She finally cracked up in 1996. Not one to use alcohol, drugs or nicotine, she was a good daughter who struggled for years to learn to read (dyslexia isn't mentioned, but she required special ed teachers) and so when she finally could read, she lived to read as well as write volumes of Sylvia Plath-like poetry. Months before insanity hit she barely slept and just wrote, read and listened to classical music at home. Greenberg describes it all in engaging detail as he and his wife, the caring stepmother, realize something's very wrong with Sally and must take her to the hospital after midnight. They don't want anyone to know their daughter is crazy.

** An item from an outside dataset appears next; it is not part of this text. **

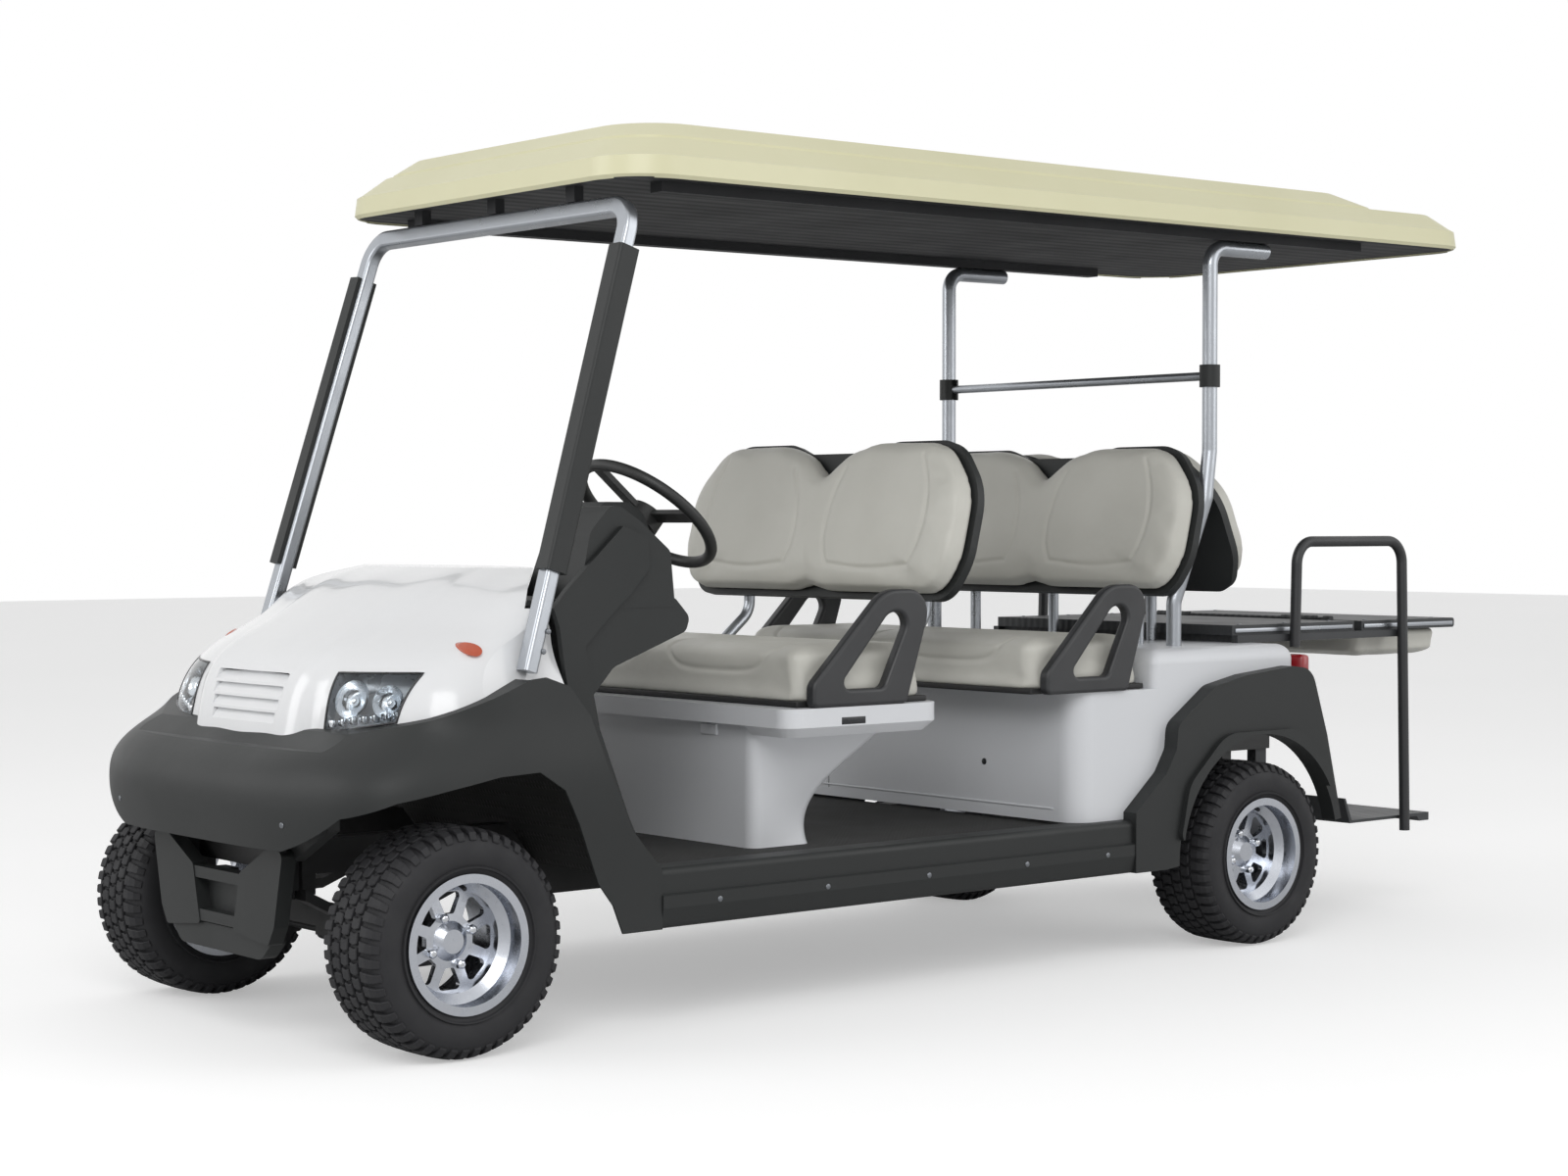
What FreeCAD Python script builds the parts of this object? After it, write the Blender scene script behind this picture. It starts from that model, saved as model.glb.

At first it seems like a horrible mistake to have given control of Sally to the seemingly rude and domineering doctor in the sanitized psych ward. They can't even see her until she's out of isolation and then are devastated when they do. The anti-psychotic drug is the first of many she'll need to take and adjust to as her family gathers, from near and far, to support her. Her biological mother, older brother away from home, grandmother, all come in bewilderment and pain as they contend with her illness. Once she's released with goals for her to undertake, Greenberg tries Sally's anti-psychotic drug to discover something of what she's going through and it frightens him, but the outpatient doctor knows when Sally's medication can be played with, when Sally is ready for less of one, more of another. Hurry Down Sunshine fascinated me with its colorful portrait of life in a psych ward for the often-waiting family who are surrounded by other patients besides their loved one. It also took place in the Greenberg apartment and sometimes around the village, but never in Sally's school since it's not written by her. While I was most interested in what happened with her, I enjoyed getting to know the author, her very concerned father who stops everything to visit her everyday and stresses out with his feelings for not only his daughter, but his ex-wife, wife, mother, son and a slightly crazed brother he's been looking after and who suddenly wants him out of his life.
What a summer that was for them all! Actually Greenberg consolidated some events for dramatic purposes and to keep it interesting. I was certainly kept entertained until I finished. Greenberg's daughter gave him permission to use her name for his book, but some other names have been changed for privacy. It's probably not spoiling anything to tell you that her drugs seem to return her to normal, but in the postscript we learn that she'll have a long recurrence of psychosis after graduating high school, attending college and marrying.
Drugs only cover up or keep at bay the problem in the manic-depressive brain and I find this frustrating. Sally must take sleeping pills and use sunscreen and sunglasses as well. A neighbor has this problem, the extremely sleep-deprived one, and she refuses sleeping pills and anti-depressants, which is great, but she's forbidden to supplement with melatonin or to get tanned. Once she tried the latter and turned purple! I hoped to learn from the book why melatonin is forbidden, but didn't. It seems like it's the sleep cycle and the ability to dream at night that needs to be put right to get brain chemistry working better and it won't happen if you just knock yourself out with pills. Having recently read Healing Night by a clinical psychologist who focuses on sleep disorders and recommends melatonin supplementation, I do wonder.
Anyway, Hurry Down Sunshine is an endearing novel by a writer compelled by his daughter's illness to research the author James Joyce's psychotic tendencies in order, perhaps, to understand himself as a father, like Joyce, of a manic-depressive daughter. It's not a book to read again, I don't think, not for me because I'm not dealing with his situation and it's rather heartbreaking really. A great read once, though.